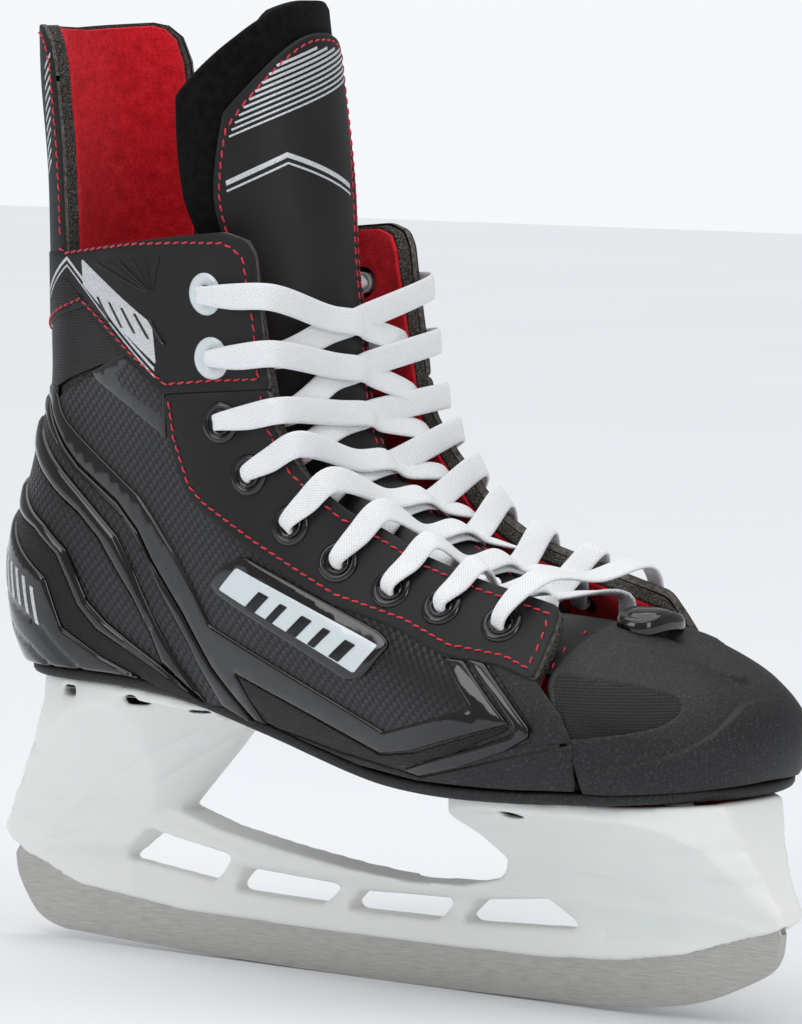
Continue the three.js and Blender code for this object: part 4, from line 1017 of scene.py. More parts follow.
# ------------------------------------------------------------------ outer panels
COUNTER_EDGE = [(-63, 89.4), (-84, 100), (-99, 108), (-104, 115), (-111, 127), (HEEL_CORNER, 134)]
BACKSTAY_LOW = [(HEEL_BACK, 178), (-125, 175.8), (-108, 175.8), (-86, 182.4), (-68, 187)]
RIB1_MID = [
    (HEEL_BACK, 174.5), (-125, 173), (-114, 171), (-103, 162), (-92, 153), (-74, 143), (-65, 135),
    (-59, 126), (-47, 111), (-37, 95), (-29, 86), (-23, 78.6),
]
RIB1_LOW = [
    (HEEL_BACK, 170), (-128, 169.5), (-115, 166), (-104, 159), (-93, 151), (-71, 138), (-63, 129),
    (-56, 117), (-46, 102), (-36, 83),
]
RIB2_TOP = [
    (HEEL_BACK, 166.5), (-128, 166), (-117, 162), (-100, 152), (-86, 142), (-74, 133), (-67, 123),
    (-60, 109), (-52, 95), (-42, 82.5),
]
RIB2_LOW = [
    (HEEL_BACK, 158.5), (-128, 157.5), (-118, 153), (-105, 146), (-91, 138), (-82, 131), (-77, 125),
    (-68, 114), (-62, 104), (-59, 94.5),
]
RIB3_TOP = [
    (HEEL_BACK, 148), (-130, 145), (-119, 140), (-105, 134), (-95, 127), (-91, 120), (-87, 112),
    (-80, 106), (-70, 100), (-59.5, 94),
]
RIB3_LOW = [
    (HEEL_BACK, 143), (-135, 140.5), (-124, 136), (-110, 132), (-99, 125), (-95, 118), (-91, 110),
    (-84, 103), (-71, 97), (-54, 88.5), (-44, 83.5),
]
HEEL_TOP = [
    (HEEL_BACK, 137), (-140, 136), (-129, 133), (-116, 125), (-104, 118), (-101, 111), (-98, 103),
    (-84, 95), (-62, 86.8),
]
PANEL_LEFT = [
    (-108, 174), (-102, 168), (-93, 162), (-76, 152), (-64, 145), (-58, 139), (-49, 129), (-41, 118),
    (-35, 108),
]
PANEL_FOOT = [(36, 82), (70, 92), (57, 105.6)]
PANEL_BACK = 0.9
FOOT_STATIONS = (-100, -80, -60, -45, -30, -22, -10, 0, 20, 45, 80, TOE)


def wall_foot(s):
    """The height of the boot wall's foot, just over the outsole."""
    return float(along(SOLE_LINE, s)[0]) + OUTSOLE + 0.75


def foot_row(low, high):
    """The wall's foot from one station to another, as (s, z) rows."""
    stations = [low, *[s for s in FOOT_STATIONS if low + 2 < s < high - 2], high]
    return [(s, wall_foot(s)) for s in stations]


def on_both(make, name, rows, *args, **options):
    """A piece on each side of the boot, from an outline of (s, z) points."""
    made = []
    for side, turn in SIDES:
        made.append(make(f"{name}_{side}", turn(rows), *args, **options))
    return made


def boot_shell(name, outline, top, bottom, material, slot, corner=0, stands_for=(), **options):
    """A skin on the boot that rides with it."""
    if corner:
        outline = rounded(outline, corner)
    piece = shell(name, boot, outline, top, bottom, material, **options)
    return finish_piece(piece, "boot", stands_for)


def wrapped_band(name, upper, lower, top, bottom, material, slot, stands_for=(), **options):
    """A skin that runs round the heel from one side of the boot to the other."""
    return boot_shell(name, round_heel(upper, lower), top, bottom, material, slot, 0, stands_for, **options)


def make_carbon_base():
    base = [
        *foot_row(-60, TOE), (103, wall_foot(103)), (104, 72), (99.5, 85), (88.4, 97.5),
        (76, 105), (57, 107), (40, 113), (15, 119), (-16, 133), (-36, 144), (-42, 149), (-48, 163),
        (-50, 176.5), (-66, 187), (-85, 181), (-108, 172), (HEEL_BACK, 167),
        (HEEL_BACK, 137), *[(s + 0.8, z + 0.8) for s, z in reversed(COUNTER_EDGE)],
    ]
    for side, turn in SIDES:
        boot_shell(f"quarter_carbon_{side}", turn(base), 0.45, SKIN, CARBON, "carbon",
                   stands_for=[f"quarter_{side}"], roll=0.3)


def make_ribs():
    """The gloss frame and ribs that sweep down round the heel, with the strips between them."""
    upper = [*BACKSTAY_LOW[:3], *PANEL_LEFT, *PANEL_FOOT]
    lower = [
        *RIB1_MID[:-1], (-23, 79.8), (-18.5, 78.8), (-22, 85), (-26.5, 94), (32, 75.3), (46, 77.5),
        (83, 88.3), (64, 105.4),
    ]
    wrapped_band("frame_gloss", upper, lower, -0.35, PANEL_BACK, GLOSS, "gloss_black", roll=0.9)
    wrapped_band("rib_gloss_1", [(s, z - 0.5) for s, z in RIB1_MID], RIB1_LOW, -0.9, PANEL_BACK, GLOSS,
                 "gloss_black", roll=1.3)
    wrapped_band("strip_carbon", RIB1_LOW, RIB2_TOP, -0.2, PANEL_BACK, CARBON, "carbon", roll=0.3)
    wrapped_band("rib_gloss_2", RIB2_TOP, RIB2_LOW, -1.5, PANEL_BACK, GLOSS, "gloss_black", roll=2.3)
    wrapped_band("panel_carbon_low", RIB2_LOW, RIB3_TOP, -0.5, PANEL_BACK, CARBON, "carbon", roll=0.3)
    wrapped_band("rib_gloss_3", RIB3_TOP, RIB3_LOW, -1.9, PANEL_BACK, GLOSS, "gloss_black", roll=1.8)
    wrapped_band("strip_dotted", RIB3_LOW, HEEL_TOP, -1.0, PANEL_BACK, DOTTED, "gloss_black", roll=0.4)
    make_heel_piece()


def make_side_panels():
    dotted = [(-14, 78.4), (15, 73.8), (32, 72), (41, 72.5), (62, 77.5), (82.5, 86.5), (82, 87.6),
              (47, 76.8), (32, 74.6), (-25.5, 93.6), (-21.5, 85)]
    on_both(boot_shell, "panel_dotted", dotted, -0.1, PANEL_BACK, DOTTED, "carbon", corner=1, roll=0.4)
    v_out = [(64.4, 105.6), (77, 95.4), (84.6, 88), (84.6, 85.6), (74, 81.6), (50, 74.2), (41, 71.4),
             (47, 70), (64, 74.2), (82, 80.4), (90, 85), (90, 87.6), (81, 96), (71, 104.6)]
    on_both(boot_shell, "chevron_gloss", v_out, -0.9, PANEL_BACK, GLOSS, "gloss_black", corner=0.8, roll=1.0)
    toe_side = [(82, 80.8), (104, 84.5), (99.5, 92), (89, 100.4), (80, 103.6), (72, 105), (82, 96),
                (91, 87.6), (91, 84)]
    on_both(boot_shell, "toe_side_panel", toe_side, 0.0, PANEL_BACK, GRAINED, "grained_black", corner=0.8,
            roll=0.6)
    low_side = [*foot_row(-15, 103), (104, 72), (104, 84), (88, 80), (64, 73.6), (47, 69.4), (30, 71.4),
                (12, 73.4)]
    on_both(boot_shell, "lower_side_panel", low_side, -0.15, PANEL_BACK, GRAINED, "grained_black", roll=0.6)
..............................
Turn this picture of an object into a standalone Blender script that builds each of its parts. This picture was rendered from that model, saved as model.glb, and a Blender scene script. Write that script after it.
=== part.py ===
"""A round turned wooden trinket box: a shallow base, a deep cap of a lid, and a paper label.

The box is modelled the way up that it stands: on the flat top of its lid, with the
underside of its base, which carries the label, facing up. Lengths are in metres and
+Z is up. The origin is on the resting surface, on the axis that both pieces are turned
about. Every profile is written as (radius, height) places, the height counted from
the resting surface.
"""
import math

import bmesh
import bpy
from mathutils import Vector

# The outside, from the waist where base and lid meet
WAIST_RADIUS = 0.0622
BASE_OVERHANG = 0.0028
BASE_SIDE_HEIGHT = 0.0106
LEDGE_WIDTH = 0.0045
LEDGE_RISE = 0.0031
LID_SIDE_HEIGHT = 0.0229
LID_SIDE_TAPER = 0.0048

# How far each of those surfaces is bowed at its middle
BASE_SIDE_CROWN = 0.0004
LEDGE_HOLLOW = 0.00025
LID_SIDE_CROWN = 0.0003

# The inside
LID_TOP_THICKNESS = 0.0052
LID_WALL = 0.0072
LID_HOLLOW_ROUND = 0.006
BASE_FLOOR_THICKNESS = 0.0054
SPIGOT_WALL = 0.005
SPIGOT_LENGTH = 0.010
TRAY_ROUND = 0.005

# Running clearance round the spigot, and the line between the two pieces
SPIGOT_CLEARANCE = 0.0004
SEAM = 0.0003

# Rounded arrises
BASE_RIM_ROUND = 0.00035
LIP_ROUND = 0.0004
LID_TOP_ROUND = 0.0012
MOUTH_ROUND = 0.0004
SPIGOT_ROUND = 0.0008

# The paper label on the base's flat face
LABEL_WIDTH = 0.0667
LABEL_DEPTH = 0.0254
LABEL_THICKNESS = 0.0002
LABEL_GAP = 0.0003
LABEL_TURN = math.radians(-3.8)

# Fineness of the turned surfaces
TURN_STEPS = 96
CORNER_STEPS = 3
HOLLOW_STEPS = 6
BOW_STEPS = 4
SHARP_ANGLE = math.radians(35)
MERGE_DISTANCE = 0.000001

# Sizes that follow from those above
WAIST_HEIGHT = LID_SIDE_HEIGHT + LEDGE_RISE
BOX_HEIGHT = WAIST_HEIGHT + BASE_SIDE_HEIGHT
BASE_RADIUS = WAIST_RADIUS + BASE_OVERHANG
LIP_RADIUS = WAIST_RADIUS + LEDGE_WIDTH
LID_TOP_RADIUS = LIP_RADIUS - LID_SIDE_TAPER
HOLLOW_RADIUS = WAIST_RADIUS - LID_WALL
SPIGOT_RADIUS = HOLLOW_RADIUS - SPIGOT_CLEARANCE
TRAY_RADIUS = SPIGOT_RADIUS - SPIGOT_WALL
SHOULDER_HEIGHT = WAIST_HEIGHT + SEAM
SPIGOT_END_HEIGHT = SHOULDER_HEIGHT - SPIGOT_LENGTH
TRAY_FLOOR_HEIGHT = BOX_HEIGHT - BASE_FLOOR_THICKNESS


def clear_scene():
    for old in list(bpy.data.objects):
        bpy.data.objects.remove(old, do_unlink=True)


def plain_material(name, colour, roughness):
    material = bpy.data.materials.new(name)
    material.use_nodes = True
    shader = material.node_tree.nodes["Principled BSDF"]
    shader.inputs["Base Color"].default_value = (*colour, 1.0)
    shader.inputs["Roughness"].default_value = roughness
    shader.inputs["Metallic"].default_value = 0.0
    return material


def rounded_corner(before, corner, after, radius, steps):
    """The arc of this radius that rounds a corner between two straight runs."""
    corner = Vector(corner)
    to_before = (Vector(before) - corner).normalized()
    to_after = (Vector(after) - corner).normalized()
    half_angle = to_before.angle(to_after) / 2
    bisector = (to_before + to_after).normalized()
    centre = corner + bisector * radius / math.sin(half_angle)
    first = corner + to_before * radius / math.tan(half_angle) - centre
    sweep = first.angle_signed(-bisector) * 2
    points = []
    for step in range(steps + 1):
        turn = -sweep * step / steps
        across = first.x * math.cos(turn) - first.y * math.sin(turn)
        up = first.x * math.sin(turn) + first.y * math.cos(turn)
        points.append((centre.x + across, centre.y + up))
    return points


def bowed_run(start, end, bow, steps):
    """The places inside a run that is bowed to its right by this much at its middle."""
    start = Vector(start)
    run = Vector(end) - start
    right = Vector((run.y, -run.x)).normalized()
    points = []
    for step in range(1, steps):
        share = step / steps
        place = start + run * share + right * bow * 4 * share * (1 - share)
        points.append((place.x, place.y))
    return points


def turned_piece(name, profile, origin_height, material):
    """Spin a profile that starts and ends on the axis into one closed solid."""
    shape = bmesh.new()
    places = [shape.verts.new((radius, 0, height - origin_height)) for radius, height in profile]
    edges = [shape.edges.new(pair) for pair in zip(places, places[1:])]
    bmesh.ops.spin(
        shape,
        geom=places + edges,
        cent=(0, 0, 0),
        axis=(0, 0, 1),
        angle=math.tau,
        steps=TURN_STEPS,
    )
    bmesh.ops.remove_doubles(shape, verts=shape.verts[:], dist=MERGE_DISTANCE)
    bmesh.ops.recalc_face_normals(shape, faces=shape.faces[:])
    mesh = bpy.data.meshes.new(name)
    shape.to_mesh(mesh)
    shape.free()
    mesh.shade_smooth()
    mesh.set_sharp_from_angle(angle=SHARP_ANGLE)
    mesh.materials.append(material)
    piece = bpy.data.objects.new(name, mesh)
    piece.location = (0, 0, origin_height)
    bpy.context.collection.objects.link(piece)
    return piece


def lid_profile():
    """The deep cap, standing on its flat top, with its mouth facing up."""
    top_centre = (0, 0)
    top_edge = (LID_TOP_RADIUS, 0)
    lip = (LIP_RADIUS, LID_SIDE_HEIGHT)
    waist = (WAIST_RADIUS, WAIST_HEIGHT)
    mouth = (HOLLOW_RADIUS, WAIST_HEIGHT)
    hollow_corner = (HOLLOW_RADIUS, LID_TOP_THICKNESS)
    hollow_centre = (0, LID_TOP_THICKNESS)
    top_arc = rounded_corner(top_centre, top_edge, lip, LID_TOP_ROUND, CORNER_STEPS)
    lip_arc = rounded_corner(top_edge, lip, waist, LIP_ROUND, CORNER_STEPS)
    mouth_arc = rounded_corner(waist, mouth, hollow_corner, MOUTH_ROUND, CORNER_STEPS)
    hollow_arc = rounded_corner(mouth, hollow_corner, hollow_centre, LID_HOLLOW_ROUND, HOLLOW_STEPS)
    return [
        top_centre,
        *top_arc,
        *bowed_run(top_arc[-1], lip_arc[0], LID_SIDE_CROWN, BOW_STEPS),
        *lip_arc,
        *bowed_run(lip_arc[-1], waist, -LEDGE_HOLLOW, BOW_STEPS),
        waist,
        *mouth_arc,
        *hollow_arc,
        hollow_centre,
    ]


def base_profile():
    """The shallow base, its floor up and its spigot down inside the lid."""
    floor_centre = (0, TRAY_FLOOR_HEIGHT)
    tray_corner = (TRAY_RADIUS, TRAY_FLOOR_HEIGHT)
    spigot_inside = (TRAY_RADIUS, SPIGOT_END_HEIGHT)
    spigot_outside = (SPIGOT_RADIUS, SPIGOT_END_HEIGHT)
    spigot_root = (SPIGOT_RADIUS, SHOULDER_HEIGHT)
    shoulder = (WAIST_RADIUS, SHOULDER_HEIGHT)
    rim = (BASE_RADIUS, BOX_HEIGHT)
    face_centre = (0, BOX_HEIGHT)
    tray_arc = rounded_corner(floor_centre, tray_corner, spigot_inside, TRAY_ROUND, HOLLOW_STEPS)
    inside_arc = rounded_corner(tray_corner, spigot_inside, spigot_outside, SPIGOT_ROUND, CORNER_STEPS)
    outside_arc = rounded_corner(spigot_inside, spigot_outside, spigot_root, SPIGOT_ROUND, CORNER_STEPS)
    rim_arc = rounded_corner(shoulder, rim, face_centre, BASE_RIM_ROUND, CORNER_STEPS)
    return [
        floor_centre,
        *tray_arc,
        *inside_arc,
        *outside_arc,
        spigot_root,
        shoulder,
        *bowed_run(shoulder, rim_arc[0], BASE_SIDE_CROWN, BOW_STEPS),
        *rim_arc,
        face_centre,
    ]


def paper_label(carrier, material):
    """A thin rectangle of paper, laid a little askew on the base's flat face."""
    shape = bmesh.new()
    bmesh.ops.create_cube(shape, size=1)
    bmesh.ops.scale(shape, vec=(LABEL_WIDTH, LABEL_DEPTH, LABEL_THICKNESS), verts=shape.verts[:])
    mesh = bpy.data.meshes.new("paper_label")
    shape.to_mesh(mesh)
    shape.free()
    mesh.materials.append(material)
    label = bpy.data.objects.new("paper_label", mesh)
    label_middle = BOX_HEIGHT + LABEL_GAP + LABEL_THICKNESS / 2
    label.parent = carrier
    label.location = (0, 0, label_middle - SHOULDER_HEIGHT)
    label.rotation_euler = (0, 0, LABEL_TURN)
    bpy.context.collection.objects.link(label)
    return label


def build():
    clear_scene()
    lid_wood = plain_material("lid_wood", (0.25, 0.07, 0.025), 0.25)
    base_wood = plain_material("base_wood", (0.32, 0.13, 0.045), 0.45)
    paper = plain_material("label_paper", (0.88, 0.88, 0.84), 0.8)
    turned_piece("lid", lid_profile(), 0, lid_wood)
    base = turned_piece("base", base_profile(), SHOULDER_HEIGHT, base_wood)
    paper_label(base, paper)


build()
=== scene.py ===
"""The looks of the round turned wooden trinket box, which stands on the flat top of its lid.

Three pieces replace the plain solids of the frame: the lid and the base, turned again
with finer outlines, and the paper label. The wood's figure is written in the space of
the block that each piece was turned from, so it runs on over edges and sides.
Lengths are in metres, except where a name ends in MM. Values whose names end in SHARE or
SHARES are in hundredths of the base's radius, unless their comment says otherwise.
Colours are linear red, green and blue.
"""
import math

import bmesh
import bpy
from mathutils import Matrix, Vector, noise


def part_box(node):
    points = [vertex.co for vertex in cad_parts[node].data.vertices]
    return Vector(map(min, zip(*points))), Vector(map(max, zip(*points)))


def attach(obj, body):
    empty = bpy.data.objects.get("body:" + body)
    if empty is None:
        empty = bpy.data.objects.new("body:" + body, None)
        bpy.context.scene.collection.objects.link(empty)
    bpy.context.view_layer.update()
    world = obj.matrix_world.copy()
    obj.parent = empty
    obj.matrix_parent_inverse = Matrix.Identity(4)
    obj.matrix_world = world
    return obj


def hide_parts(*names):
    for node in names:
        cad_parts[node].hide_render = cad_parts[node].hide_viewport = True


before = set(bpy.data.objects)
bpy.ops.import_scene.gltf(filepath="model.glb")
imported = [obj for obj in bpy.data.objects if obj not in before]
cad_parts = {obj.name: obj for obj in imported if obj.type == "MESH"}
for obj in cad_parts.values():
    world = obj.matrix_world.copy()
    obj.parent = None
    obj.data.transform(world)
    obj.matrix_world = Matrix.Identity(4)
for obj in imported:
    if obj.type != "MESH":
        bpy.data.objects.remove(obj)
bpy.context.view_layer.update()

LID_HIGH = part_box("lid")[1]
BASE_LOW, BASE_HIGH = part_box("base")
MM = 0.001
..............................
• Task objective
Go through the data above and find the lines with the word "update". Copy each of those lines.

• Task solution
    bpy.context.view_layer.update()
bpy.context.view_layer.update()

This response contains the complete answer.